La crisis económica y financiera que todavía sacude al mundo de uno a otro confín,  reclama el acuerdo entre los líderes políticos y sociales para buscar salidas y soluciones a una de las peores etapas de la reciente historia de la humanidad. Precisamos acuerdos  urgentes, acuerdos que deben partir de un nuevo orden económico-social más justo y humano, acuerdos que apuesten porque el binomio mercado y regulación se contemple desde el pensamiento compatible y complementario. Si, como parece, lo que fallado es la regulación, que ha dejado sin límite a la avaricia y a la codicia humana, es menester mejorar esta importante actividad de ordenación para que cumpla su función: garantizar el ejercicio de la libertad solidaria en un entorno de seguridad jurídica y protección, defensa y promoción de los derechos fundamentales de la persona
 
Si, por el contrario, en lugar de reconocer errores y asumir  responsabilidades en que se haya podido incurrir, quienes deben propiciar cambios y transformaciones de calado se dedican a  seguir alimentando la confrontación con tal de lograr una posición de privilegio, entonces se crearán las condiciones para que esquemas autoritarios, incluso totalitarios, lo vemos en muchas partes del mundo,  canalicen un descontento global a partir  nuevas burocracias, tan nefastas como esa elite financiera que  ha saqueado los mercados en su propio beneficio.
 
Las posibilidades de que tal escenario se produzca han sido ya planteadas por intelectuales como Beck o Naim, que pronostican un nuevo auge de los autoritarismos si es que las soluciones a la crisis económica y financiera se plantean en clave unilateral, alimentando fórmulas para que los de siempre sigan haciendo lo de siempre.
 
Las reformas son necesarias. Reformas  profundas, que alcancen a los pilares del edificio económico y financiero. Reformas que propongan una mejor regulación que cumpla la función que le es propia. Reformas que mejoren la transparencia, que limiten desde el sentido común y la proporcionalidad el control de las retribuciones de los ejecutivos de las compañías con malos resultados, que eviten  que determinados fondos de alto riesgo campen a sus anchas por el mercado financiero, que eliminen  los paraísos fiscales y terminen con el secreto bancario.

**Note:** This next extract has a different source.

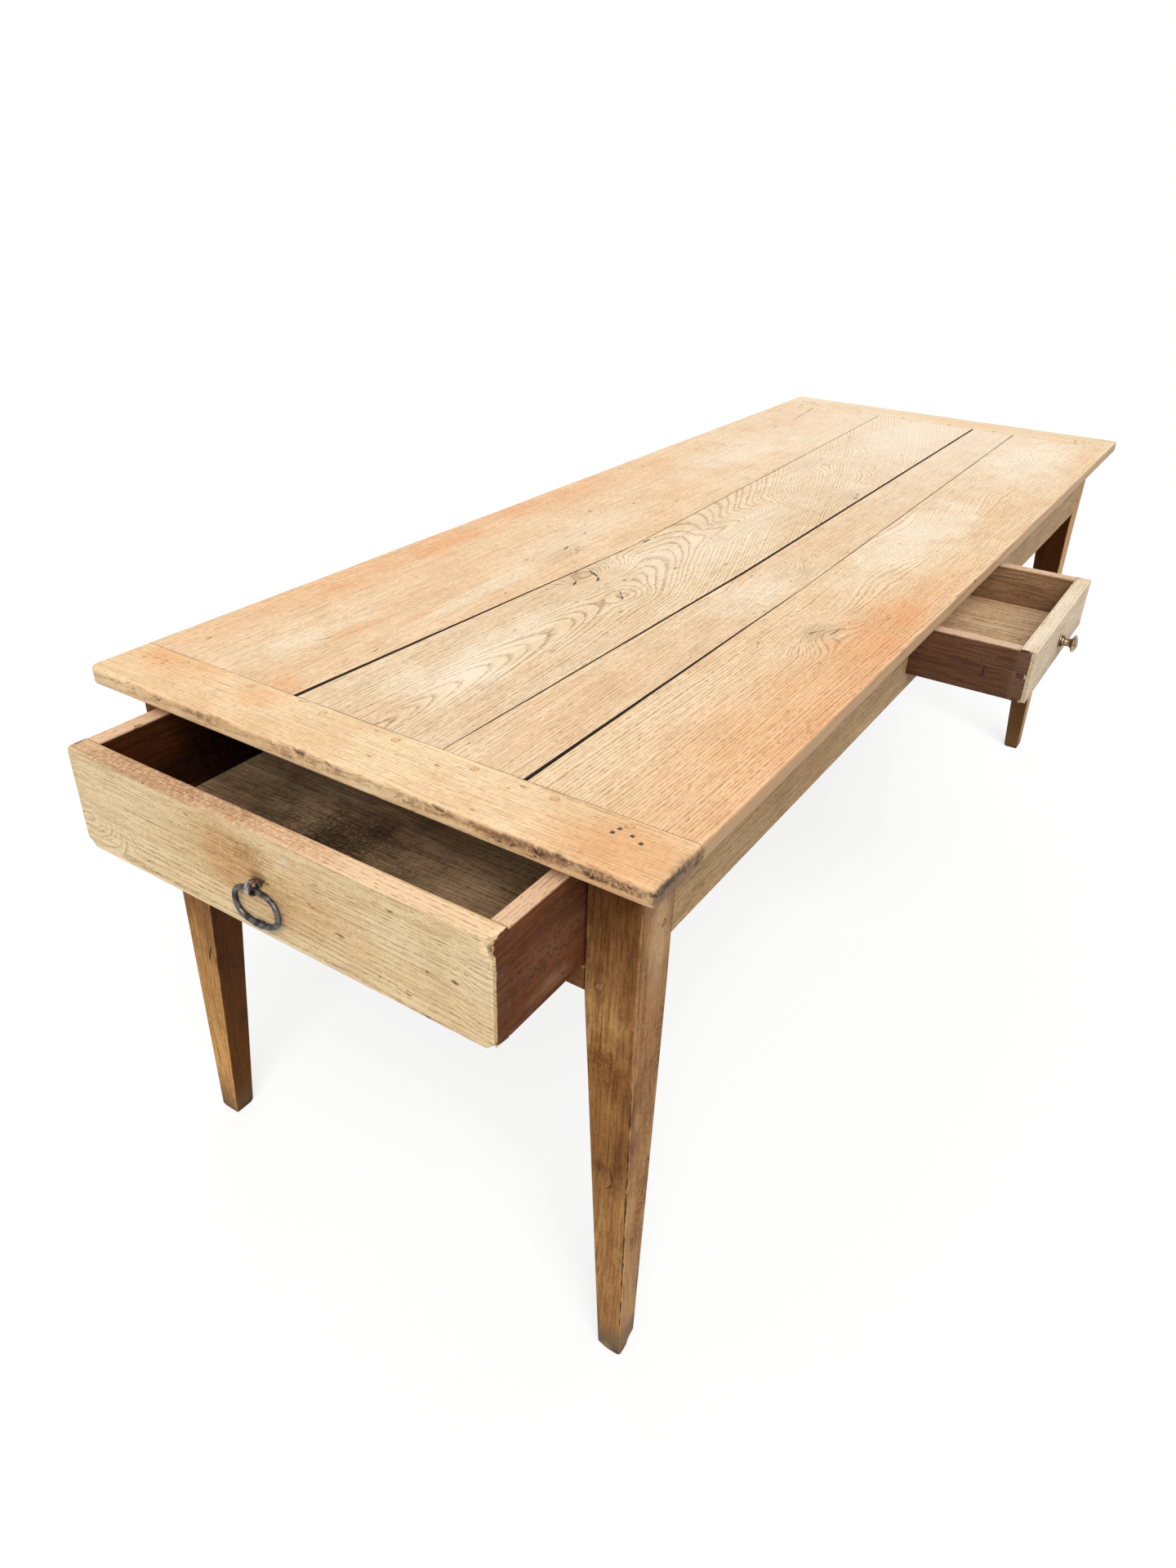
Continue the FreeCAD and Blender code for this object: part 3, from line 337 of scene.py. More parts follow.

En fin, las reformas que precisamos  deben evitar que la codicia y la avaricia humana sean los motores de la actividad económica y financiera. La idea, de origen protestante, de que el éxito económico es la señal visible del éxitointegral  ha sido nociva pues se ha ido instalando poco a poco, a veces con gran intensidad, la convicción de que lo único importante en la actividad económica es el lucro. Cuando tal cosa acontece, la dimensión social de la empresa se atenúa, la tentación del maquillaje de los balances crece, como en general se multiplica la imperiosa obsesión por el beneficio, la apariencia, el lujo, y el poder.
 
En la historia del mundo hemos asistido a algunas revoluciones que han venido precedidas ciertamente de etapas de notoria y palmaria injusticia. Hoy, poco a poco, la opinión pública, no tanto la manipulada como la real, va tomando conciencia de que estamos en una época en la que se han tolerado muchas injusticias y de que ya es momento de poner coto a esta gran farsa, a este fraude de colosales dimensiones. Los árbitros muchas veces no han cumplido su tarea y han beneficiado a los poderosos porque así también se beneficiaban ellos.
 
El clima de impunidad ha sido de tal magnitud que hoy hay ya mucha gente que, afortunadamente,  está empezando a  despertar y a rebelarse, es lógico, frente a una crisis  que otros han provocado. En tal escenario, la incertidumbre ante la aparición de planteamientos revolucionarios es fácil de comprender. Si los líderes no son conscientes de este peligro y continúan enzarzados en estériles polémicas y en peleas por el estrellato de la reunión, a la vuelta de la esquina tendremos, más pronto que tarde, demagogos y salvadores dispuestos a agitar de nuevo a las gentes con el atractivo reclamo de la justicia social, de la igualdad de oportunidades y de la opresión de los fuertes.
 
En otras palabras, quienes han conducido estos años las riendas de la vida política, social y económica, han servido en bandeja los resortes del poder a grupos y movimientos que, con inteligentes mensajes de regeneración, han sido promovidos por el pueblo en muchas latitudes a demostrar que la rectoría de los asuntos de todos se puede realizar de otra manera. Está por ver, sin embargo, si los moderados eslóganes manejados en las campañas recientes son reales o, si por el contrario,  nos encontraremos, a la vuelta de no mucho tiempo, con el sectarismo, la manipulación, el pensamiento único, y lo que suele acompañar a estas lacras, el gobierno de una minoría que aspira al control social. En unos meses lo sabremos.